Of all the challenges I have set myself this year that one I am finding the hardest to stick to is the book embargo. It actually really makes me sad – which helps me to understand how others feel when they can’t buy anything new. Not buying new things is fun to me. I’d much rather the thrill of the hunt for something second hand than the ease of popping into Target and buying it new.
I am finding it really difficult not to look at second hand books. At the op shop I can’t stop myself from scouring the shelves, sometimes for up to half an hour. A part of me hopes I won’t find anything I want and the other part is kind of breathless at the thought that I might find something special, or a book from my lists.
Since I forced myself to stop buying books I have read about six books from my ‘to read’ shelves. I have added many more. I have only technically bought three books for myself – two with the vouchers I spoke about very early on and the other last week at the market. It was a really pretty version of Rudyard Kipling’s Kim, which is on the Radcliffe list. I couldn’t stop myself. I didn’t even feel guilty.
The rest of the books have been rescued from Mum’s discards or borrowed from my parents’ shelves.
I am watching about 15 books on eBay (I have finally learnt where the capital goes in eBay…). When I’m buying a second hand book there is always the chance I’ll find a really great edition with an awesome cover.

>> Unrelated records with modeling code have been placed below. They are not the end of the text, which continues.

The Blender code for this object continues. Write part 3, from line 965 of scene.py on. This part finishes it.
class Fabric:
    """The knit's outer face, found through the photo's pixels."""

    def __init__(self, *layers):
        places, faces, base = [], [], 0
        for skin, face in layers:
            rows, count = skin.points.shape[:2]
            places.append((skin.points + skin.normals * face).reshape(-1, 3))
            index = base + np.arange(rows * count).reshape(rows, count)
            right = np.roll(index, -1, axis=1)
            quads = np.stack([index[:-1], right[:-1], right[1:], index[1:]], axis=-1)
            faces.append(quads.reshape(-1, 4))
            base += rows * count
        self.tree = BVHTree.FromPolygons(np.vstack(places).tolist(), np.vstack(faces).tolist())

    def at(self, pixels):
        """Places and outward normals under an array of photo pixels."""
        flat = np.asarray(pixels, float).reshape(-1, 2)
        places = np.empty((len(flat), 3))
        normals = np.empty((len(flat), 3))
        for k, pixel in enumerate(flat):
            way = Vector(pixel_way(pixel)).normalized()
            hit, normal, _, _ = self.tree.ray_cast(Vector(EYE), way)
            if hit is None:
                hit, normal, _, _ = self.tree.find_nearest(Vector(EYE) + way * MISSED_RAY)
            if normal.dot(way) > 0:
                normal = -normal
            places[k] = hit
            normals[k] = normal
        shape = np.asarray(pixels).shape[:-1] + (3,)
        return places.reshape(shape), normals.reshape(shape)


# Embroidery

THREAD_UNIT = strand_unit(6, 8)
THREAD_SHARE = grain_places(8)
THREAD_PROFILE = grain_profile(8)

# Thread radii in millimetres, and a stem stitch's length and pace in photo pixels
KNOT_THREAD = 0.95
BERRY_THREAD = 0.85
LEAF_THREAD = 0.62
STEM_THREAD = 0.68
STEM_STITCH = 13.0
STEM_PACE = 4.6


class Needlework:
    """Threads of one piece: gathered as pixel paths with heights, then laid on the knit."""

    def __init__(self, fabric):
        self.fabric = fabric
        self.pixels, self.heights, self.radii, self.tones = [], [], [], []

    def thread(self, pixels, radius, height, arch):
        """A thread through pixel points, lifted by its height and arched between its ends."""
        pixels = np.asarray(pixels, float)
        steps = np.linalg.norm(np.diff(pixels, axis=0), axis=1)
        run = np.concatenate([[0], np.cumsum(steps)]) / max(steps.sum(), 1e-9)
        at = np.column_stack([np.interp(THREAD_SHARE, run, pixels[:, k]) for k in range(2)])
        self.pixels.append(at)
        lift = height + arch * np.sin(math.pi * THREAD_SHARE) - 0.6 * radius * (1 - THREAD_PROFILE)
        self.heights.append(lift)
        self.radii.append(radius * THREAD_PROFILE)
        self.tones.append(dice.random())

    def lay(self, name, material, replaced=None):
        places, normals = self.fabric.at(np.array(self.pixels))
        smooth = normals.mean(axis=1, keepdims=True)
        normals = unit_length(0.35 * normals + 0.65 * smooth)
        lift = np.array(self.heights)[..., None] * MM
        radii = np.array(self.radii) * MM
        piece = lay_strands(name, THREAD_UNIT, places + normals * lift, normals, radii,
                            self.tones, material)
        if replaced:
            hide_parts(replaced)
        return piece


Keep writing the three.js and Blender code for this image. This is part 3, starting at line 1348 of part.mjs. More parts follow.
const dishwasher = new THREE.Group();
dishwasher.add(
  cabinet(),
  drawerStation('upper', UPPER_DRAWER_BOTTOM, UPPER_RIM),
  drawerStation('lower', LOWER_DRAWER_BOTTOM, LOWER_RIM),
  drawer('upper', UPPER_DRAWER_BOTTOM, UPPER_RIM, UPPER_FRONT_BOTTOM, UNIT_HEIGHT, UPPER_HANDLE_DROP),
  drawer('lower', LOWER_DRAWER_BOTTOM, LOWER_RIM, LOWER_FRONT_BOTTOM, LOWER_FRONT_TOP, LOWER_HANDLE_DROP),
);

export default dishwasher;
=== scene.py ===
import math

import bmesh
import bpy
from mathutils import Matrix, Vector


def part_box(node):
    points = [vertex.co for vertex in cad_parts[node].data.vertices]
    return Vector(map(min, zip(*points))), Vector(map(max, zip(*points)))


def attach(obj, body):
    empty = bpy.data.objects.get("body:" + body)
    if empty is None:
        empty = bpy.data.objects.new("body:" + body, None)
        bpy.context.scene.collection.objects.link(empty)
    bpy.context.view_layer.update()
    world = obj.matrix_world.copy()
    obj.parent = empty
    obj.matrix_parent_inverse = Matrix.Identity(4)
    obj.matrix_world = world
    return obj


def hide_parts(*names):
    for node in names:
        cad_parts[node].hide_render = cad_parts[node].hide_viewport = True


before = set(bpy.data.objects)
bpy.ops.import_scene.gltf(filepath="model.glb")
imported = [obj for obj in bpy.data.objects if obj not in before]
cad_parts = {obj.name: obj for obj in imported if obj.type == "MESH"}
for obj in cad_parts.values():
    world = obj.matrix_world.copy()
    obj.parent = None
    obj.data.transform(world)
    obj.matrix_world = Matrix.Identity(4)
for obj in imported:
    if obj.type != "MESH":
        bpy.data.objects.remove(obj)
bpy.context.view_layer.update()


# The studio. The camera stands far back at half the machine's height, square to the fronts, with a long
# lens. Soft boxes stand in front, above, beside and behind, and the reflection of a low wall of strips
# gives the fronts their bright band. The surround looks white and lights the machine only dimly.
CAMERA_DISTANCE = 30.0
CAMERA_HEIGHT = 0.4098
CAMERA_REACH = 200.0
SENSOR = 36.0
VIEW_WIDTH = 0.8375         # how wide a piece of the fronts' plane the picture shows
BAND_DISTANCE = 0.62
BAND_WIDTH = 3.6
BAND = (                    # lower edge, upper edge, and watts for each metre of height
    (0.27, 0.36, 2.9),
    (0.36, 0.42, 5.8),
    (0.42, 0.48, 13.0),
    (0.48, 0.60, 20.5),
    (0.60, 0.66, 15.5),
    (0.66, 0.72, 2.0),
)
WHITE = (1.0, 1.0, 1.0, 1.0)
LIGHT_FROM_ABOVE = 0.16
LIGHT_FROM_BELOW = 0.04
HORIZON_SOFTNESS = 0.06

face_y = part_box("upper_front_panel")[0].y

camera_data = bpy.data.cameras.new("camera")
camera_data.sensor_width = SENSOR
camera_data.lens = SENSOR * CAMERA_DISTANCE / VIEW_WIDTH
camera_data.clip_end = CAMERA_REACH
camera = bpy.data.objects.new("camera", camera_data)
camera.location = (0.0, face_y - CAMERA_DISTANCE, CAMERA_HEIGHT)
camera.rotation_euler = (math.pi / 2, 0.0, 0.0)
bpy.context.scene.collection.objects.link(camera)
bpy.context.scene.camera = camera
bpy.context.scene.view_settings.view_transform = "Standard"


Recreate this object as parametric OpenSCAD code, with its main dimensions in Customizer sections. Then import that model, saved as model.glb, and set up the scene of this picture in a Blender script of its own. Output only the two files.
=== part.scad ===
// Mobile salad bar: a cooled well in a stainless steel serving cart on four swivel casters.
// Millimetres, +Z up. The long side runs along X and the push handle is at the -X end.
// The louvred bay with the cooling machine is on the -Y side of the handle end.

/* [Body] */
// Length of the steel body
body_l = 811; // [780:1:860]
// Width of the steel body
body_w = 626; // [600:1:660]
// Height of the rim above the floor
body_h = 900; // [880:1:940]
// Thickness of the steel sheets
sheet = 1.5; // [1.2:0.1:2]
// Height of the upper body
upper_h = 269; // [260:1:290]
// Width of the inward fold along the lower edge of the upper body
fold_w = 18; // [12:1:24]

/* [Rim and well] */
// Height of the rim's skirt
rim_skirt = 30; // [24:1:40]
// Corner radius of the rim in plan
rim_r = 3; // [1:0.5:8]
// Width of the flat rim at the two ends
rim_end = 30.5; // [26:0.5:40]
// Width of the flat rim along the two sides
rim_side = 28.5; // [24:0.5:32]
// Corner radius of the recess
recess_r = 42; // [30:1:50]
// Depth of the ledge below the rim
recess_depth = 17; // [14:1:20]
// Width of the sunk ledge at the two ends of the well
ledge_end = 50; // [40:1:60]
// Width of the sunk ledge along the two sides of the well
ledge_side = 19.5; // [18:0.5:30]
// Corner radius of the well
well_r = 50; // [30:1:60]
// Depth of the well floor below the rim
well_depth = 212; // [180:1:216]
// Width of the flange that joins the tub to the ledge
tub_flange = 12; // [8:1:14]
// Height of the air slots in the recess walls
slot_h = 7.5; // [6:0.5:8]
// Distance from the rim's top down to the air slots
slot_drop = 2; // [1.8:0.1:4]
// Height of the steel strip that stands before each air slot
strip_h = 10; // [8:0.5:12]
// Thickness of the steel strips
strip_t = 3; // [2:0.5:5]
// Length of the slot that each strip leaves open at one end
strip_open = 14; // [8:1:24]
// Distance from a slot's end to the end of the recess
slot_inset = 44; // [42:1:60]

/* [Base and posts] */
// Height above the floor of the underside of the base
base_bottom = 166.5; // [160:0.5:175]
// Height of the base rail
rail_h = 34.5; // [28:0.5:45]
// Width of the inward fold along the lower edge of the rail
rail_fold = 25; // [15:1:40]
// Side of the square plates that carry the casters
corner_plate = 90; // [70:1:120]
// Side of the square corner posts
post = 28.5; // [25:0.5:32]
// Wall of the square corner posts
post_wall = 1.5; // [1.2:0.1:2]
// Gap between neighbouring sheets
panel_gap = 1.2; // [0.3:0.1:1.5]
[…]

Every now and again I’ll find a book from my lists on eBay in an awesome edition and I’ll add it to my watch list. They are there every time I log on to eBay – taunting me. I just know that one of these days I’m going to snap and buy them all.
When I first discovered The Book Depository I went nuts. I bought $400 worth of books in one sitting. My income was much more disposable then and BP went halves with me as a birthday present, but it was still incredibly extravagant. For that $400 I got about 30 books. I still look at it as one of my best ever purchases. Ever. Of those books I have read about half and the other half are still on my ‘to read’ shelves. I play a game with them – we wrapped them individually on arrival. I know the titles of all the books I have in there, but I don’t know which is which. Once I have finished reading a wrapped book I can unwrap the next one. Choosing by shape and size alone is exciting – I never really know what I’m going to get.
Every book contains a whole world. When reading that world blooms in my imagination and sometimes stays there, changing me forever. I just can’t explain how exciting it feels to me looking at all the books I haven’t yet read. I don’t know if I will be able to uphold the book embargo, but I’ll try. I really will.